What must be entered in the confirmation modal when creating an event?
An associated ticket (or SIM ID)
This links the event to existing support tickets.
What information is provided on the event analysis page?
Analysis of the event, currently impacted racks, and number of recovered hosts
This gives insights into the event’s impact and recovery status.
What action can be taken after viewing the event analysis?
Click Post to Ticket to append a list of impacted racks
This facilitates communication with the support team.
What happens to events currently after 10 hours?
They close automatically
This ensures timely event management.
What is Seismo in the context of AHA?
The DC Availability Anomaly Detector that detects multi-rack impairments
It triggers alarms for quick response to significant issues.
What is the temperature threshold for Seismo to cut a ticket to the FOC?
Above 35 degrees Celsius
This helps manage thermal anomalies in data centers.

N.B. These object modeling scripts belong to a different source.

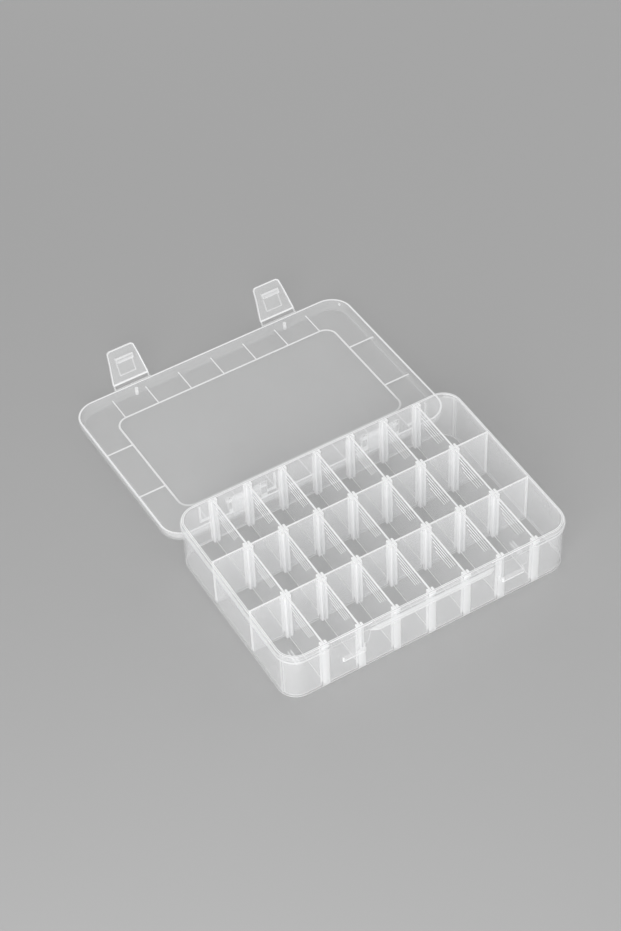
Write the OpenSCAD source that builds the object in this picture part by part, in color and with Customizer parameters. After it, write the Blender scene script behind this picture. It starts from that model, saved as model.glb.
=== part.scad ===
// Compartment box for embroidery thread: a clear tray with two fixed row walls,
// removable dividers in moulded guides, and a hinged lid held by two latches.
// The origin is the middle of the tray's underside, +X along the front, +Y to the lid.
// The lid is drawn open, lying back with its far edge on the table.

/* [Tray] */
// Distance from one divider to the next
column_pitch = 23.75; // [22:0.25:27]
// Clear depth of each row of compartments
row_depth = 41.7; // [38:0.1:46]
// Thickness of the two fixed row walls
row_wall_t = 1.2; // [1:0.1:1.8]
// Height of the tray at its rim
tray_h = 38; // [36:0.5:44]
// Thickness of the outer walls
wall_t = 1.4; // [1.2:0.1:1.8]
// Thickness of the floor
floor_t = 1.4; // [1.2:0.1:2]
// Outer radius of the upright corners
corner_r = 12.4; // [10:0.2:14]
// Radius of the edge round the underside
foot_r = 2.2; // [2:0.1:3]
// How far the collar stands out from the wall
collar_out = 1; // [0.8:0.1:1.4]
// Height of the collar's band
collar_h = 2.5; // [2:0.1:3]
// Depth of the collar's top below the rim
collar_drop = 2; // [1.6:0.1:2.4]

/* [Divider guides] */
// Width of each guide rib
guide_w = 1.5; // [1.2:0.1:2]
// How far a guide rib stands out from its wall
guide_out = 2.4; // [2:0.1:3]
// Play between a divider and its guide, on each side
guide_play = 0.2; // [0.15:0.05:0.3]

/* [Dividers] */
// Thickness of a divider
divider_t = 1.2; // [1:0.1:1.6]
// Depth of a divider's top edge below the rim
divider_drop = 0.4; // [0.3:0.1:2]
// Play at a divider's ends and foot
divider_play = 0.25; // [0.15:0.05:0.4]
// Spacing of the grip lines
grip_pitch = 2.7; // [2:0.1:3]
// Length of the top grip line
grip_length = 26; // [20:0.5:28]

/* [Lid] */
// Thickness of the lid's panel
panel_t = 1.3; // [1:0.1:1.8]
// Height of the bead and ribs inside the lid
rib_h = 1.3; // [1:0.1:1.8]
// Width of the bead and of the ribs at the lid's ends
bead_w = 1.3; // [1:0.1:1.8]
// Width of the ribs along the lid's long sides
rib_w = 0.9; // [0.8:0.1:1.4]
// Distance from the bead's middle to the skirt's inner face
bead_inset = 18.9; // [16:0.1:21]
// Thickness of the lid's skirt
skirt_t = 1.2; // [1:0.1:1.6]
// Play between the lid's skirt and the collar
lid_play = 0.3; // [0.2:0.05:0.4]
// Radius of the lid's outer edge
lid_edge_r = 1.5; // [1.2:0.1:1.8]

/* [Lid hinge] */
// Distance from the middle to each hinge arm
hinge_x = 47.5; // [46:0.5:49]
// Width of a hinge arm
arm_w = 19; // [16:0.5:20]
// Thickness of a hinge arm
arm_t = 1.6; // [1.4:0.1:1.8]
// Depth of the pin below the rim
pin_drop = 13.4; // [12.6:0.1:14]
// Diameter of a pin
pin_d = 2; // [1.8:0.1:2.2]
// Play round a pin
pin_play = 0.1; // [0.05:0.05:0.2]
// Radius of the barrel that carries the pins
barrel_r = 2; // [1.8:0.1:2.1]

/* [Latches] */
// Distance from the middle to each latch
latch_x = 54; // [50:0.5:55]
// Width of a latch at its hinge
latch_root_w = 26; // [24:0.5:28]
// Width of a latch at its tip
latch_tip_w = 18.7; // [17:0.1:21]
// Length of a latch from its hinge to its tip
latch_len = 24.5; // [24:0.5:26]
// Thickness of a latch
latch_t = 1.4; // [1.2:0.1:1.6]
// Radius of the bead on which the film hinge folds
film_r = 0.35; // [0.3:0.05:0.4]
// Distance from the hinge to the hook's bearing face
hook_reach = 16; // [15.8:0.1:16.4]
// Width of a hook
hook_w = 10.5; // [9:0.5:12]
// How far a hook stands in from its latch
hook_out = 3; // [2.6:0.1:3.2]
// Width of a catch
catch_w = 15.4; // [14:0.2:18]
// How far a catch stands out from the tray wall
catch_out = 3.35; // [3:0.05:3.4]
// Angle of the left latch, from hooked
left_angle = 27; // [10:1:80]
// Angle of the right latch, from hooked
right_angle = 33; // [10:1:80]

/* [Hidden] */
$fn = 64;

columns = 8;
rows = 3;
overlap = 0.2;

inner_w = columns * column_pitch;
inner_d = rows * row_depth + (rows - 1) * row_wall_t;
half_w = inner_w / 2;
half_d = inner_d / 2;
inner_r = corner_r - wall_t;
row_pitch = row_depth + row_wall_t;
front_y = -half_d - wall_t;
back_y = half_d + wall_t;
collar_top = tray_h - collar_drop;
collar_foot = collar_top - collar_h;

slot_w = divider_t + 2 * guide_play;
divider_len = row_depth - 2 * divider_play;
divider_foot = floor_t + divider_play;
divider_top = tray_h - divider_drop;
grip_h = 0.4;
grip_out = 0.2;
grip_count = 4;
grip_drop = 2.3;
grip_taper = 3.5;
grip_shift = 2.1;

rib_play = 0.2;
rib_tip = tray_h + rib_play;
panel_in = rib_tip + rib_h;
border_step = 0.4;
border_in = panel_in + border_step;
lid_top = border_in + panel_t;
border_start = 0.6;
skirt_in = wall_t + collar_out + lid_play;
skirt_out = skirt_in + skirt_t;
skirt_lap = 1;
skirt_foot = collar_top - skirt_lap;
bead_r = 8;
bead_shift = 1.85;
rib_reach = 0.35;
side_reach = 2;
peg_d = 2.3;
peg_h = 5;
peg_gap = 0.4;
peg_x = latch_x + 0.5;
nub_d = 1.6;
nub_angle = 325;

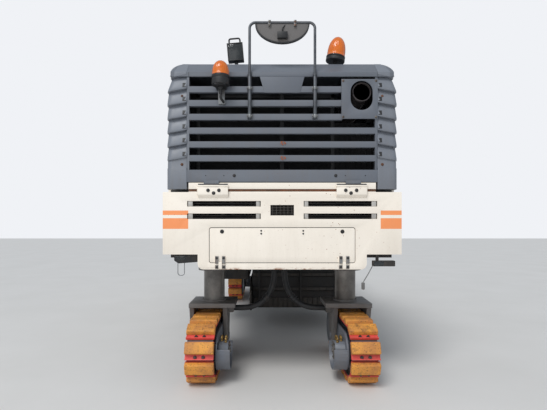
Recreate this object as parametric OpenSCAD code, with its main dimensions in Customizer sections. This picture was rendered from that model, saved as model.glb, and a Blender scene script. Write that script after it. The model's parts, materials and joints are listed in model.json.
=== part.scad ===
// Cold planer: a four-track road milling machine that loads over a front conveyor.
// Millimetres. +Z is up, +Y is forward to the discharge conveyor, +X is right seen from behind.
// The origin is on the ground, midway between the rearmost beacon and the conveyor's tip.

/* [Overall] */
// from the rear beacon to the tip of the discharge conveyor
overall_len = 14720; // [14000:10:16000]
// over the bumper and the side panels
body_w = 2500; // [2480:5:2600]
// how far the rear tracks reach behind the bumper
track_overhang = 120; // [0:5:160]
// how far the beacon on the grille reaches behind the bumper
rear_overhang = 190; // [170:5:220]
// height of the bumper's and the side panels' top edge
belt_line_z = 2153; // [2150:1:2200]
// height of the side panels' lower edge
sill_z = 1402; // [1390:1:1450]
// height of the underside of the frame's long beams
keel_z = 1350; // [1350:1:1400]
// height of the top of the frame's long beams
frame_top_z = 2100; // [2080:1:2100]
// radius of the four lashing eyes
lug_r = 60; // [54:1:62]
// radius of the bores in the lashing eyes
lug_bore = 30; // [25:1:32]
// thickness of the lashing eyes
lug_t = 30; // [25:1:40]
// running clearance between parts that turn or slide on each other
running_gap = 0.5; // [0.3:0.1:0.8]
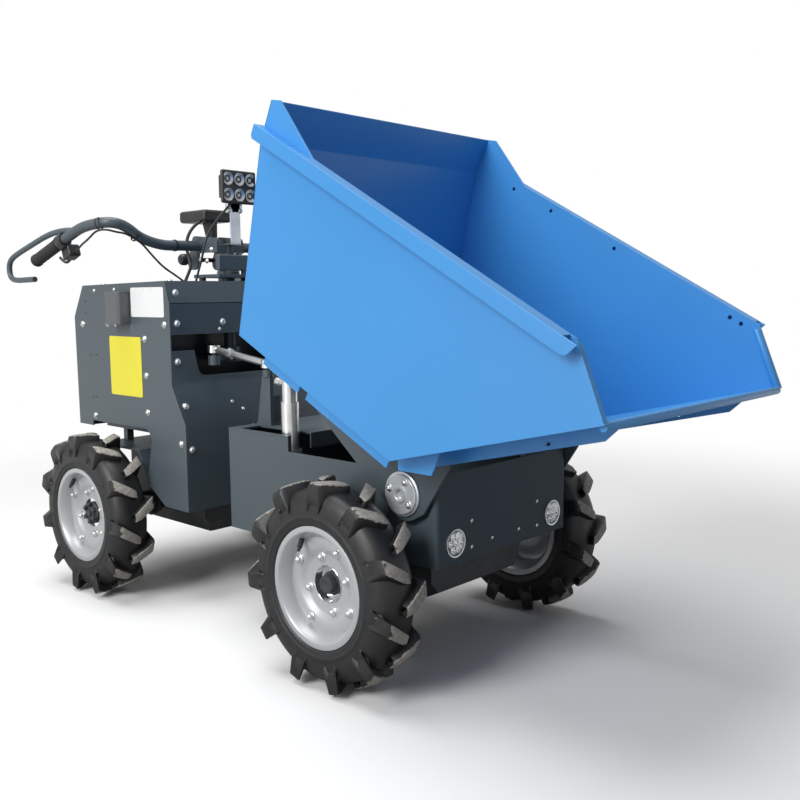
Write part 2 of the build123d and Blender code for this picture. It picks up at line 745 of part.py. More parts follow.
def steering_column():
    """Upright shaft with the drop arm below and the clamp cheeks above."""
    shaft = upright(column_x, 0, 600, 905, column_radius)
    ball_x, ball_y = column_x + arm_ball[0], arm_ball[1]
    arm_z = arm_ball_z - ball_radius - 15
    hub = upright(column_x, 0, arm_z - 14, arm_z + 26, 28)
    arm = rod((column_x, 0, arm_z), (ball_x, ball_y, arm_z), 11)
    end = upright(ball_x, ball_y, arm_z - 12, arm_z + 12, 15)
    stud = upright(ball_x, ball_y, arm_z, arm_ball_z, 6)
    cheek = side_plate(
        [(column_x - 132, 846, 20), (column_x - 76, 842, 22), (column_x - 74, 888, 6), (column_x + 12, 888),
         (column_x + 12, 925, 12), (column_x - 96, 935, 14)],
        37, 43,
    )
    bridge = block(column_x - 28, column_x + 12, -42, 42, 888, 906)
    head = shaft + [hub, arm, end, stud, bridge, *both_sides(cheek)]
    head -= across(bar_x, bar_z, -60, 60, bar_radius + seat_gap)
    return head - across(*knob_place, -60, 60, 6 + seat_gap)


def clamp_knob():
    """Hand knob on the cheek's pin."""
    pin = across(*knob_place, -62, 50, 6)
    knob = across(*knob_place, -78, -50, 17)
    return pin + knob


def bar_points():
    """Corners of the right half of the bar, from the middle to the end of the grip."""
    return [
        (bar_x, 0, bar_z), (bar_x, -200, bar_z), (bar_x - 4, -262, bar_z + 46), (bar_x - 20, -298, bar_z + 59),
        (bar_x - 87, -312, bar_z + 53), (bar_x - 152, -328, bar_z + 27), (bar_x - 328, -347, bar_z - 41),
    ]


def guard_points():
    """Corners of the right hand guard, from the bar round the grip."""
    return [
        (bar_x - 129, -324, bar_z + 35), (bar_x - 204, -332, bar_z + 43), (bar_x - 280, -345, bar_z + 24),
        (bar_x - 426, -360, bar_z - 30), (bar_x - 456, -360, bar_z - 69), (bar_x - 426, -352, bar_z - 90),
        (bar_x - 360, -335, bar_z - 91),
    ]


def handlebar():
    """Wide bar that rises and turns back to the grips, with the thinner hand guards."""
    half_bar = bent_tube(bar_points(), [60, 40, 40, 40, 60], bar_radius)
    guard = bent_tube(guard_points(), [50, 60, 18, 14, 14], guard_radius)
    side = half_bar + guard
    return side + mirrored(side)


def handle_grips():
    """Rubber sleeves over the ends of the bar."""
    inner, outer = Vector(*bar_points()[-2]), Vector(*bar_points()[-1])
    run = (outer - inner).normalized()
    start = outer - run * 118
    grip = rod(start, outer + run * 5, grip_radius) - rod(start - run, outer, bar_radius + seat_gap)
    return both_sides(grip)


def control_blocks():
    """Lever blocks beside the grips."""
    inner, outer = Vector(*bar_points()[-2]), Vector(*bar_points()[-1])
    run = (outer - inner).normalized()
    start = outer - run * 150
    ring = rod(start, start + run * 28, grip_radius + 3) - rod(start - run, start + run * 29, bar_radius + seat_gap)
    x, y, z = start + run * 14
    body = block(x - 4, x + 32, y + 12, y + 48, z - 46, z - 13)
    return both_sides(ring + body)


def console():
    """Slim instrument pod on its stalk."""
    pod = side_plate(
        [(bar_x - 149, bar_z + 73, 8), (bar_x - 119, bar_z + 99, 10), (bar_x + 66, bar_z + 115, 8),
         (bar_x + 84, bar_z + 93, 8), (bar_x + 6, bar_z + 81), (bar_x - 119, bar_z + 65, 8)],
        -46, 46,
    )
    foot = bar_z + bar_radius + 0.3
    stalk = side_plate([(bar_x - 24, foot), (bar_x + 10, foot), (bar_x + 2, bar_z + 87), (bar_x - 36, bar_z + 87)],
                       -9, 9)
    return pod + stalk


def work_lamp():
    """Square work lamp with cooling fins, on its bracket."""
    body = block(column_x + 20, column_x + 58, -56, 56, 1024, 1112)
    body = fillet(body.edges().filter_by(Axis.X), 9)
    fins = [block(column_x + 6, column_x + 21, y - 2, y + 2, 1032, 1104) for y in range(-44, 45, 11)]
    bracket = block(column_x + 34, column_x + 46, -14, 14, 907, 1026)
    foot = block(column_x - 20, column_x + 46, -14, 14, 906.3, 915)
    return body + [*fins, bracket, foot]


def tie_rod():
    """Rod between the two steering balls, with its lock nut."""
    start = Vector(column_x + arm_ball[0], arm_ball[1], arm_ball_z)
    end = Vector(hinge_x + arm_ball[0], arm_ball[1], front_ball_z)
    run = (end - start).normalized()
    body = rod(start, end, rod_radius)
    nut = extrude(Plane(origin=start + run * 62, z_dir=run) * RegularPolygon(13, 6), amount=14)
    rear_eye = upright(start.X, start.Y, start.Z - 9, start.Z + 9, ball_radius + 3)
    front_eye = upright(end.X, end.Y, end.Z - 9, end.Z + 9, ball_radius + 3)
    holes = [upright(start.X, start.Y, start.Z - 20, start.Z + 4, 6 + running_gap),
             upright(end.X, end.Y, end.Z - 20, end.Z + 4, 7 + running_gap)]
    return body + [nut, rear_eye, front_eye] - holes


def all_nodes():
    """Every piece of the machine by name."""
    nodes = {
        "rear_side_right": rear_side(), "rear_side_left": mirrored(rear_side()),
        "rear_back_panel": rear_back_panel(), "rear_top_cover": rear_top_cover(),
        "rear_front_upper": rear_front_upper(), "rear_front_lower": rear_front_lower(),
        "rear_floor": rear_floor(), "battery_pack": battery_pack(), "battery_tray": battery_tray(),
        "rear_gearbox": rear_gearbox(), "rear_axle": axle_beam(-wheelbase),
        "pivot_clevis": pivot_clevis(), "column_head": column_head(), "service_box": service_box(),
        "front_chassis": front_chassis(), "front_deck": front_deck(), "front_bumper": front_bumper(),
        "bumper_lamps": bumper_lamps(), "front_gearbox": front_gearbox(), "front_axle": axle_beam(0),
        "pivot_tongue": pivot_tongue(), "tip_pivots": tip_pivots(), "cylinder_cradle": cylinder_cradle(),
        "bucket_shell": bucket_shell(), "bucket_rims": bucket_rims(),
        "bucket_underframe": bucket_underframe(), "tip_arms": tip_arms(),
        "cylinder_barrel": cylinder_barrel(), "cylinder_sleeve": cylinder_sleeve(),
        "cylinder_ram": cylinder_ram(),
        "steering_column": steering_column(), "clamp_knob": clamp_knob(), "handlebar": handlebar(),
        "handle_grips": handle_grips(), "control_blocks": control_blocks(), "console": console(),
        "work_lamp": work_lamp(), "tie_rod": tie_rod(),
    }
    for end, x in (("front", 0), ("rear", -wheelbase)):
        for side, y in (("right", -track / 2), ("left", track / 2)):
            nodes[f"tyre_{end}_{side}"] = tyre(x, y)
            nodes[f"rim_{end}_{side}"] = wheel_rim(x, y)
    return nodes


def as_compound(piece):
    return Compound(children=list(piece)) if isinstance(piece, (list, ShapeList)) else piece


def main():
    os.makedirs("parts", exist_ok=True)
    nodes = {name: as_compound(piece) for name, piece in all_nodes().items()}
    low = min(piece.bounding_box().min.X for piece in nodes.values())
    high = max(piece.bounding_box().max.X for piece in nodes.values())
    shift = -(low + high) / 2
    for name, piece in nodes.items():
        export_step(Pos(shift, 0, tyre_radius - axle_height) * piece, f"parts/{name}.step")
    print(f"front axle at x = {shift:.4f}")


main()
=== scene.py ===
import json
from math import cos, pi, radians, sin

import bpy
from mathutils import Matrix, Vector
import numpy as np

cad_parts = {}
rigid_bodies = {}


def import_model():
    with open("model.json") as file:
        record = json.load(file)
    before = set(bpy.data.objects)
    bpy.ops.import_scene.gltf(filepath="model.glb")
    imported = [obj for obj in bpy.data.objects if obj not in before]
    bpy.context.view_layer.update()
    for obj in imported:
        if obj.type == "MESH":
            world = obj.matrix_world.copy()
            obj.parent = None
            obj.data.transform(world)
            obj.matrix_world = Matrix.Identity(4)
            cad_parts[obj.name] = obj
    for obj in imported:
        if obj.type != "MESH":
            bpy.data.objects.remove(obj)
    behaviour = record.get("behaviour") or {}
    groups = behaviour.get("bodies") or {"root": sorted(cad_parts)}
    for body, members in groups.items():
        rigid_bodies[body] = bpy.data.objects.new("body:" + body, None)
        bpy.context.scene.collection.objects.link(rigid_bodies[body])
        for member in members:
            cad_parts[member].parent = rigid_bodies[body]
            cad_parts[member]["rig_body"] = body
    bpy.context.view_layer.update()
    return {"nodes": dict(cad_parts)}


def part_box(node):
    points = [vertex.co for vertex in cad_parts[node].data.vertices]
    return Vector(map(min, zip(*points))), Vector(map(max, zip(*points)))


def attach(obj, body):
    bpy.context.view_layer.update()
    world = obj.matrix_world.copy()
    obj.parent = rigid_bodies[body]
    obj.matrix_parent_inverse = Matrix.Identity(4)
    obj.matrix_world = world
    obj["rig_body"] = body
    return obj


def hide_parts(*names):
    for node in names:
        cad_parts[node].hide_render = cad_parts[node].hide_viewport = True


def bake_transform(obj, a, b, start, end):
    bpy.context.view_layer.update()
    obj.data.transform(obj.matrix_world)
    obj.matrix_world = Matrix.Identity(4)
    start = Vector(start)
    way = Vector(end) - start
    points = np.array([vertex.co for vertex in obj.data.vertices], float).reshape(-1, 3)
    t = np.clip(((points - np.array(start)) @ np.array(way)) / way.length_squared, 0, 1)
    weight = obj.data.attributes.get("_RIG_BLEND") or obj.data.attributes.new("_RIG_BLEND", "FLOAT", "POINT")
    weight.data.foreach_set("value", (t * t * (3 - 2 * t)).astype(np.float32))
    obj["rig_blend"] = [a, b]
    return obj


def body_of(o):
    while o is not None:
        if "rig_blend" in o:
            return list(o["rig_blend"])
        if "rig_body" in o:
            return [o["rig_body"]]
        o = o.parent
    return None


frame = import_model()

axleLow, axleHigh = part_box("tyre_front_right")
frontAxleX = (axleLow.x + axleHigh.x) / 2
rearLow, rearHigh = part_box("tyre_rear_right")
rearAxleX = (rearLow.x + rearHigh.x) / 2
axleZ = (axleLow.z + axleHigh.z) / 2
tyreRadius = (axleHigh.z - axleLow.z) / 2
mm = 0.001


def at(x, y, z):
    # millimetres from the front axle to metres in the frame
    return Vector((frontAxleX + x * mm, y * mm, z * mm))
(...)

What is the purpose of HotSpot Redux?
It aggregates and processes server-level environmental sensor readings
This data is crucial for monitoring and predicting thermal events.
What teams utilize HotSpot data?
AHA/InfraMap, Seismo, and DCS Science Team
They use this data to analyze and respond to potential thermal events.
What is the function of the HWMon team in relation to HotSpot?
They publish source data from servers with software-based hypervisors
This is part of the data aggregation process.
What is the legacy system that HotSpot Redux redesigned?
The legacy Hotspot service
The redesign improves data handling and analysis capabilities.
What action should be taken for special feature requests?
Submit a ticket to get your ideas heard
This allows users to contribute to system improvements.